* START Excerpted data *

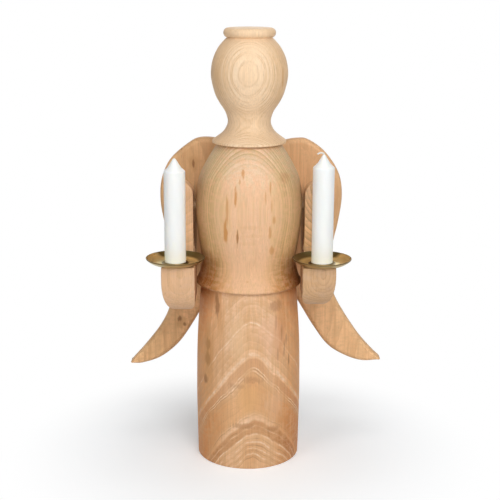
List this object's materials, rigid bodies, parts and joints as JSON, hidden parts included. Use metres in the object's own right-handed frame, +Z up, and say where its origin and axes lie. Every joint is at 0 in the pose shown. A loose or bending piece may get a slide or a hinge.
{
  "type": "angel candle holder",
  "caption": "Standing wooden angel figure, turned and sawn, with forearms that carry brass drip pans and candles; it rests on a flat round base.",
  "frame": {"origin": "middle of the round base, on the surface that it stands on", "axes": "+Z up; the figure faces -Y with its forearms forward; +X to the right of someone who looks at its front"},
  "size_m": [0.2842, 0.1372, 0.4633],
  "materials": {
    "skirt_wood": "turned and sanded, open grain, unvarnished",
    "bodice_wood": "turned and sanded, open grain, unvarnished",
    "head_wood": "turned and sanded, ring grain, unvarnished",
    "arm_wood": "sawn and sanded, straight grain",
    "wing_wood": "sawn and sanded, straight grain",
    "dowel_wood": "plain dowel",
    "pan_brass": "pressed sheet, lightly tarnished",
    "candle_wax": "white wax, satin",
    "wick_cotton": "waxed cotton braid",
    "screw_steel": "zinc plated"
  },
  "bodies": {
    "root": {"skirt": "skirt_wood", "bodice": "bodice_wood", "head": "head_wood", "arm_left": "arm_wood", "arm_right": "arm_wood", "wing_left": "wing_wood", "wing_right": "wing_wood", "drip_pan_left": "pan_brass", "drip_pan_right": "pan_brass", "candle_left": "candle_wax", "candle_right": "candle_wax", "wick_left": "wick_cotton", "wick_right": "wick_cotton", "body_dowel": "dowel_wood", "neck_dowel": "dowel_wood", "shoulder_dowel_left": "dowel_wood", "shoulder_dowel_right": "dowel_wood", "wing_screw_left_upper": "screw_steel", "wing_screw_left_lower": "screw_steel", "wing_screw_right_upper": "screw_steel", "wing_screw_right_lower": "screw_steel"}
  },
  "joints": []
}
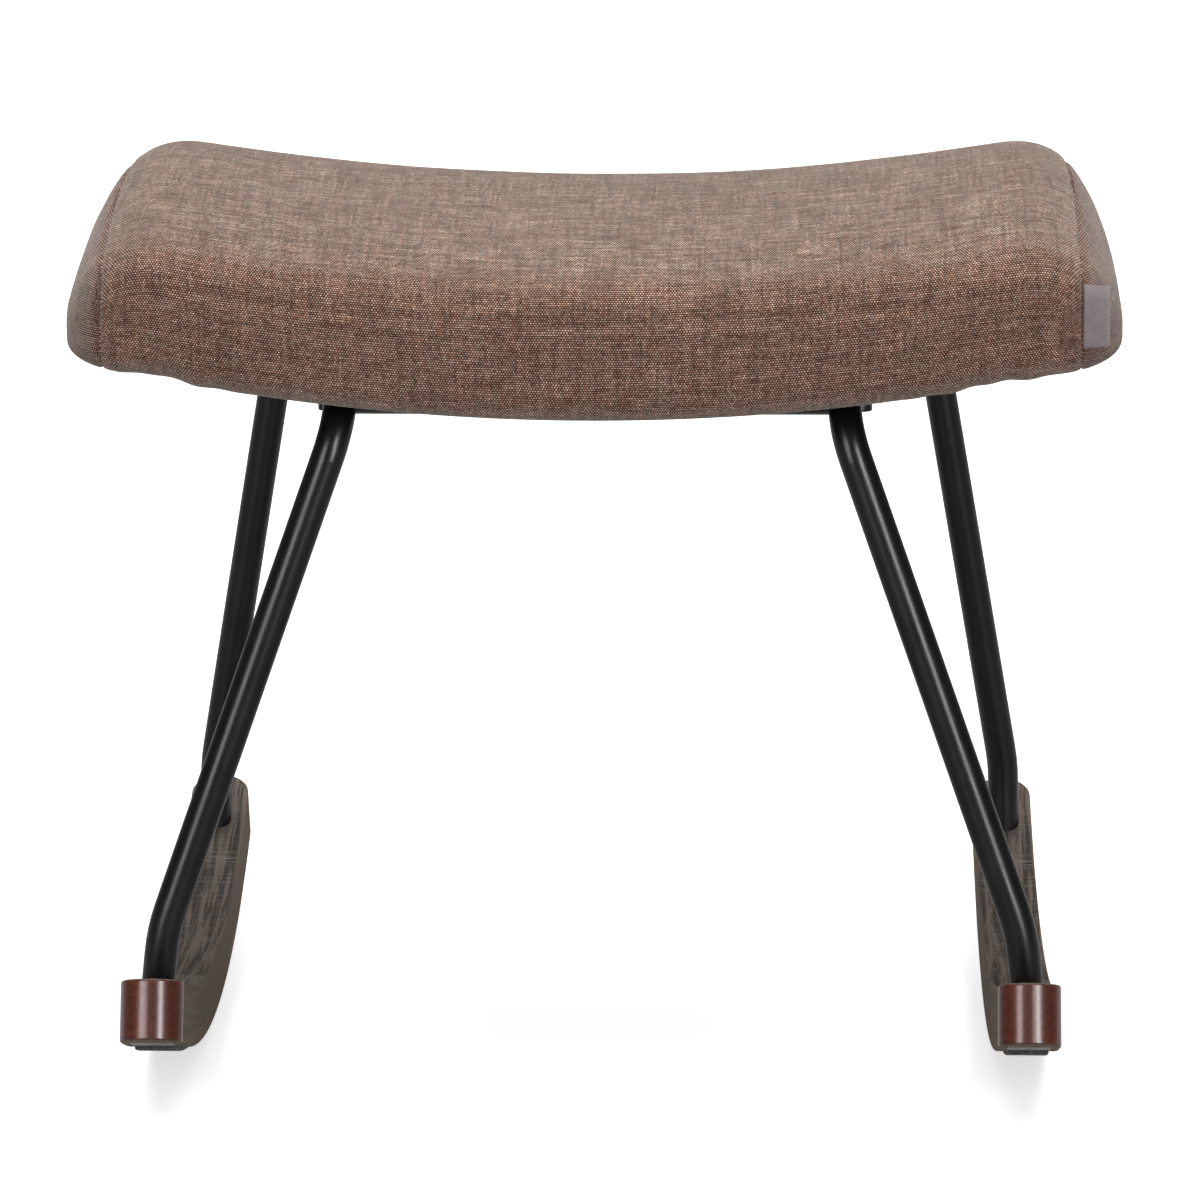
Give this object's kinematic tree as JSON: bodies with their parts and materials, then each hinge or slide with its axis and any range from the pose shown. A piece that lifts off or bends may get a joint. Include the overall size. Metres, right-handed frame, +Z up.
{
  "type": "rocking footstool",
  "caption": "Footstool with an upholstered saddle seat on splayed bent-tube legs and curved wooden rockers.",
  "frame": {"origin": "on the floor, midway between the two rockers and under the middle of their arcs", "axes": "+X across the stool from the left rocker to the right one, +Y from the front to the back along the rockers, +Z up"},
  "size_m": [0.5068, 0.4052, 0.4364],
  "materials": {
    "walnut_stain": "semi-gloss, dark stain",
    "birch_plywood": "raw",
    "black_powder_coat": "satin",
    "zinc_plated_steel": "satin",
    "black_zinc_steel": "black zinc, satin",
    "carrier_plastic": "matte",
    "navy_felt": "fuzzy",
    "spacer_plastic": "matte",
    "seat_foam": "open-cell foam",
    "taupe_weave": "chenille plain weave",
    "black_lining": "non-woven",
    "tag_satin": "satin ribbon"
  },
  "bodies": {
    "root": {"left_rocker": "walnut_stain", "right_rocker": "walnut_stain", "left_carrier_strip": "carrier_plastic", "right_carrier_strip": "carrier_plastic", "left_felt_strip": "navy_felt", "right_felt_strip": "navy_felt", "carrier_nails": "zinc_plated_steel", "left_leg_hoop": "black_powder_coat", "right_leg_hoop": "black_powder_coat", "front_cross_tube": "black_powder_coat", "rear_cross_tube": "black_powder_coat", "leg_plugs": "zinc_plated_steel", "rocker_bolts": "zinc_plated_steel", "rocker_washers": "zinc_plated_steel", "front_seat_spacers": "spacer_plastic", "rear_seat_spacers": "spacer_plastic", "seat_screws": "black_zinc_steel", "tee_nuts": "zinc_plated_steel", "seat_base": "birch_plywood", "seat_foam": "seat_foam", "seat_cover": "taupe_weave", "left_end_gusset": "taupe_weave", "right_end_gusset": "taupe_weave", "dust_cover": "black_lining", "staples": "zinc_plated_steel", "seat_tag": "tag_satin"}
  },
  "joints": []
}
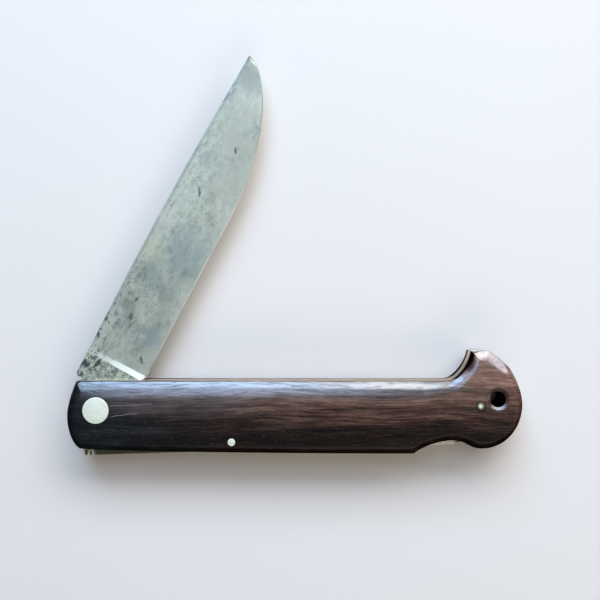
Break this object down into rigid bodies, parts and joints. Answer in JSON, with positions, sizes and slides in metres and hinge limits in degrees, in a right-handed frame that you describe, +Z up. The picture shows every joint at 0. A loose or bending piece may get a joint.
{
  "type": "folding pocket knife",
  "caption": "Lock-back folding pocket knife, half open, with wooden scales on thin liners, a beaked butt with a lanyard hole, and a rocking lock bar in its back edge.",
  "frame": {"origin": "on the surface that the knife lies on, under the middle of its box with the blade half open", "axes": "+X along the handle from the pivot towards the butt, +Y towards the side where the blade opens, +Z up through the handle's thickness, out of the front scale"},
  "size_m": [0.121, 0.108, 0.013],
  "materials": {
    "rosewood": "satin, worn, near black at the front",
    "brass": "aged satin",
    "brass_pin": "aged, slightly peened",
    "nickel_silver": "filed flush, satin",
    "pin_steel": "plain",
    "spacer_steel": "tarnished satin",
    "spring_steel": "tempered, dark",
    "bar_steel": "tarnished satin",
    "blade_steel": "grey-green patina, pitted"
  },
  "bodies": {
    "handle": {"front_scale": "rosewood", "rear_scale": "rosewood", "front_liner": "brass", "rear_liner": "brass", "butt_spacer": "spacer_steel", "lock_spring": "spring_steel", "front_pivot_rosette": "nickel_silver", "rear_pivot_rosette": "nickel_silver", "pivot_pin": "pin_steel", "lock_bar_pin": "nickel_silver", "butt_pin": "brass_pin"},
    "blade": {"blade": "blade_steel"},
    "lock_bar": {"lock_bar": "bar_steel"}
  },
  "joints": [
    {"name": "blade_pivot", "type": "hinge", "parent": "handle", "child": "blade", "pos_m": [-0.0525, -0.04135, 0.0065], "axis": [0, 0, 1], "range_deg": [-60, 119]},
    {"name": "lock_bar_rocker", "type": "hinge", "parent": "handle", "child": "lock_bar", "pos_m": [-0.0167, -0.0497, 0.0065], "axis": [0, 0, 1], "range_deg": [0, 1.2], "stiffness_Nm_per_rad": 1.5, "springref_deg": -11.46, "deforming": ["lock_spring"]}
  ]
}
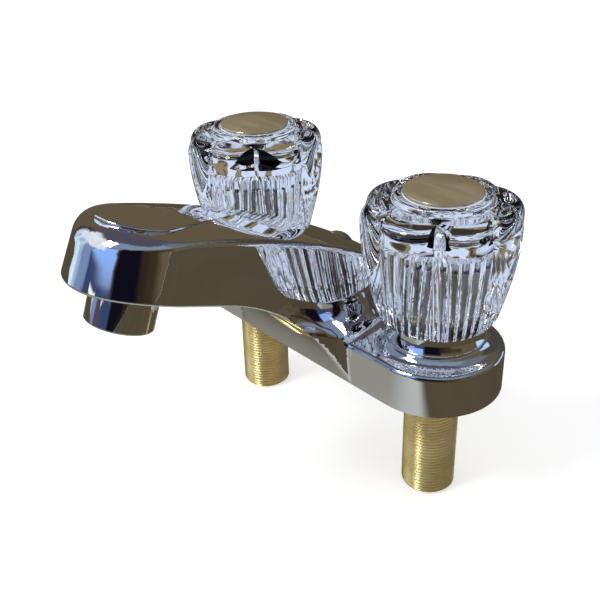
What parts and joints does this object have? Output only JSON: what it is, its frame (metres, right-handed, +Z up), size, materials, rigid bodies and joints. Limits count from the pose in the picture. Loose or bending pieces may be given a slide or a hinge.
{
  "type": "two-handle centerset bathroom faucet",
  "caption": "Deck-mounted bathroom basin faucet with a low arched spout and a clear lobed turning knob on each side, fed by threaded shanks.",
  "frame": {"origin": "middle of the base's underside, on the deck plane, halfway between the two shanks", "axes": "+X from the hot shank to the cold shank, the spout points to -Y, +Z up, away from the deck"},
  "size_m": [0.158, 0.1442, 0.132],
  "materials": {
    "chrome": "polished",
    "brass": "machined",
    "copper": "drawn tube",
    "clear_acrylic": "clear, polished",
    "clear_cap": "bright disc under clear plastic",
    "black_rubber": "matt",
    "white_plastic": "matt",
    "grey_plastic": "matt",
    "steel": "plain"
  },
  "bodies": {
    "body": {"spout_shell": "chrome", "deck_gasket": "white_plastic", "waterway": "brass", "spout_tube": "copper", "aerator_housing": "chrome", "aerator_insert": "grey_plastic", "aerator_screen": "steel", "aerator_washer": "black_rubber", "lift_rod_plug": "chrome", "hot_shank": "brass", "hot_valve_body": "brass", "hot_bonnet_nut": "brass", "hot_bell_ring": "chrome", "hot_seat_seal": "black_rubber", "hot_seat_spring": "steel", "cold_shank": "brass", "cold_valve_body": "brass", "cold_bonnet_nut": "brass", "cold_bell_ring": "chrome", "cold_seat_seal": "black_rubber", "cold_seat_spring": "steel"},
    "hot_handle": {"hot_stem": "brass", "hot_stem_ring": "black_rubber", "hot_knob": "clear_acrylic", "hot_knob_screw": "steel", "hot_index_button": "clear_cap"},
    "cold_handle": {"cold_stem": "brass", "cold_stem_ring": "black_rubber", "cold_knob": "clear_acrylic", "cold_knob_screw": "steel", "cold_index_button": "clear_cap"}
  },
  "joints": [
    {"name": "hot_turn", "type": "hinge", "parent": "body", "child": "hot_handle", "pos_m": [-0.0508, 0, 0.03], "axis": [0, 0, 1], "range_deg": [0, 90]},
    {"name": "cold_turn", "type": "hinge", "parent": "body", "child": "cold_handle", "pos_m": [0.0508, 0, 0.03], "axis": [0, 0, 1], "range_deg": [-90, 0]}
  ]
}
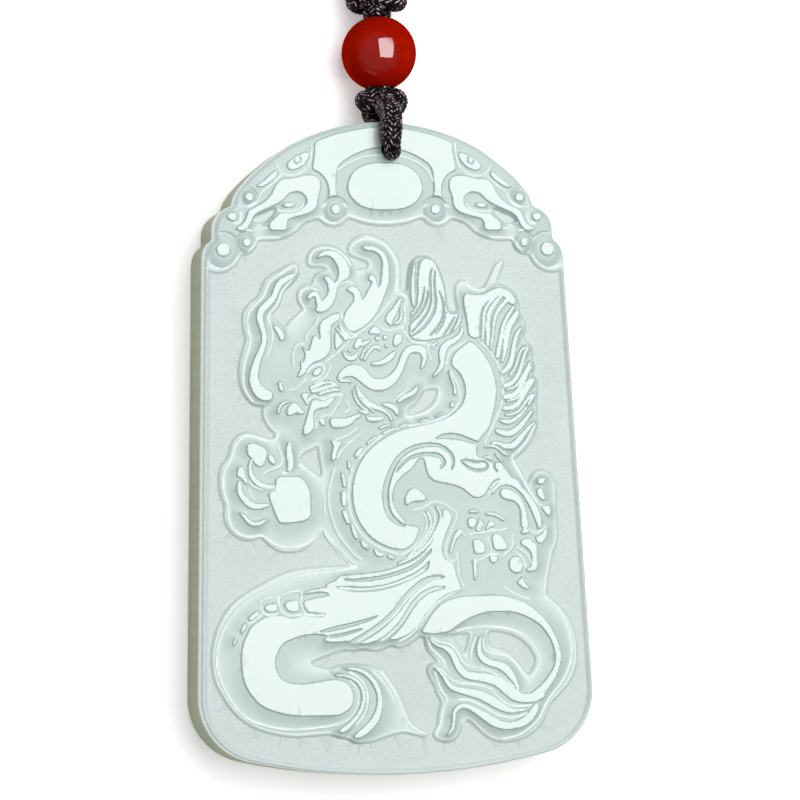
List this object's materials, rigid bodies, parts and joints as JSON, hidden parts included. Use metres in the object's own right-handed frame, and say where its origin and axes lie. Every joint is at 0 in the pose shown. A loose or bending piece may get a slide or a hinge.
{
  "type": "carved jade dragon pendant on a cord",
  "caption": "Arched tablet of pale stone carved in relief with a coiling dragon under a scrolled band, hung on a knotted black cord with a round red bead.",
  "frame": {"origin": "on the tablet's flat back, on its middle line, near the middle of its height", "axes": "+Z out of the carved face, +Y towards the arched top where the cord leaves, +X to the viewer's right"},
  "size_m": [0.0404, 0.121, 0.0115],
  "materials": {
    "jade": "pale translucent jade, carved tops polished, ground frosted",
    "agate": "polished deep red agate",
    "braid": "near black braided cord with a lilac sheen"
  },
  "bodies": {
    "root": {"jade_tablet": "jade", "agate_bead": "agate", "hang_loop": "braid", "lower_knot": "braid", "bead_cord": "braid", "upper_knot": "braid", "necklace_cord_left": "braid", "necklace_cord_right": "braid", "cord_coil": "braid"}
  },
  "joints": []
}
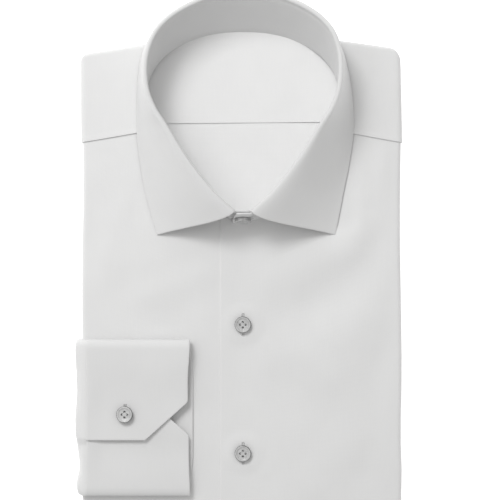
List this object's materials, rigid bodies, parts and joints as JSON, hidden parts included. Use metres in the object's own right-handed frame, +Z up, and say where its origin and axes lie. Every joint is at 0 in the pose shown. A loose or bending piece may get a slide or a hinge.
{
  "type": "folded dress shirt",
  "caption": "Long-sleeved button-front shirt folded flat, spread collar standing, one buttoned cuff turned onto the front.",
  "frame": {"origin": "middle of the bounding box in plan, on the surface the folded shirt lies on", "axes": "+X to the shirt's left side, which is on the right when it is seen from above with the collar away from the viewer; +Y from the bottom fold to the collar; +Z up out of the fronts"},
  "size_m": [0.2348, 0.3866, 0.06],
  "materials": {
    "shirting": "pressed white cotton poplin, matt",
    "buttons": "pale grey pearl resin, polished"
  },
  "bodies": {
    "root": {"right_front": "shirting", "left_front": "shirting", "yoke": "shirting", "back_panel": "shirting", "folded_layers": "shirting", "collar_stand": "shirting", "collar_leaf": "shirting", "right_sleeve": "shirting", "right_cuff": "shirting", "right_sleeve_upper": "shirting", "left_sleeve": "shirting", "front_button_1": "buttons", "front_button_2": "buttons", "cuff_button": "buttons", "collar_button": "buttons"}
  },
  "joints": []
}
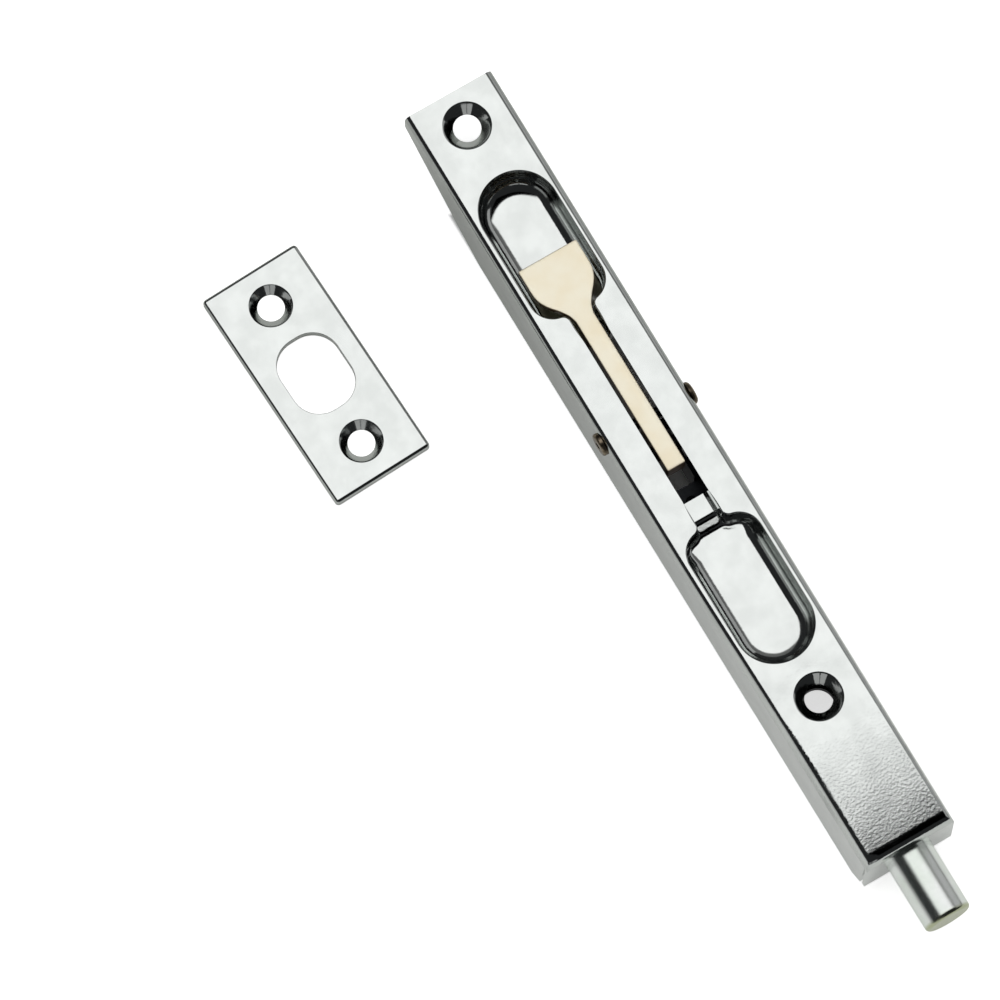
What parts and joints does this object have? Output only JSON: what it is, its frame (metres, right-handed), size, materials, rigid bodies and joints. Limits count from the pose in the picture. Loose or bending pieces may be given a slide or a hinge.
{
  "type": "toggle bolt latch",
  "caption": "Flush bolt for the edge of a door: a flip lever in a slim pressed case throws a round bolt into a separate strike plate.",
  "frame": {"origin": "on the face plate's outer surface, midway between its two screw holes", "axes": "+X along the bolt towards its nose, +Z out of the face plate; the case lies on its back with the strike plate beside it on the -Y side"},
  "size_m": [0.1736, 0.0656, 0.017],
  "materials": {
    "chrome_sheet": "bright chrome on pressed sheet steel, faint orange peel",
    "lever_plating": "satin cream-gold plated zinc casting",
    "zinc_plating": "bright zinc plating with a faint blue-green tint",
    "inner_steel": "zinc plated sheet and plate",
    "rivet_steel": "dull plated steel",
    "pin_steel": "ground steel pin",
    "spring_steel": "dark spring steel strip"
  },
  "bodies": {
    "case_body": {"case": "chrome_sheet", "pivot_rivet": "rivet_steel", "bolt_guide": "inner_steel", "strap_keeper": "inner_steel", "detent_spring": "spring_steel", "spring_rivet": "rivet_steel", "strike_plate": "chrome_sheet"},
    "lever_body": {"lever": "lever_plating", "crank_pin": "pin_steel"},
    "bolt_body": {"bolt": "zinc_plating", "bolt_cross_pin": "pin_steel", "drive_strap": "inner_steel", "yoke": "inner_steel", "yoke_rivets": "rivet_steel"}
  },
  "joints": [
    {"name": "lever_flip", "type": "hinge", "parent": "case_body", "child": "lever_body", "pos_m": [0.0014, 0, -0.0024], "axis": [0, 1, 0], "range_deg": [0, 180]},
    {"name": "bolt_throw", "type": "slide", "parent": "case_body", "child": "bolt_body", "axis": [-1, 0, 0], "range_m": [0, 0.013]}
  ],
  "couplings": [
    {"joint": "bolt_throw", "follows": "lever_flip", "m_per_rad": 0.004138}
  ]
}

* END Excerpted data *

_Exercise brief_.
Copy each line of the listing that contains the string "have".

_Written solution_.
What parts and joints does this object have? Output only JSON: what it is, its frame (metres, right-handed, +Z up), size, materials, rigid bodies and joints. Limits count from the pose in the picture. Loose or bending pieces may be given a slide or a hinge.
What parts and joints does this object have? Output only JSON: what it is, its frame (metres, right-handed), size, materials, rigid bodies and joints. Limits count from the pose in the picture. Loose or bending pieces may be given a slide or a hinge.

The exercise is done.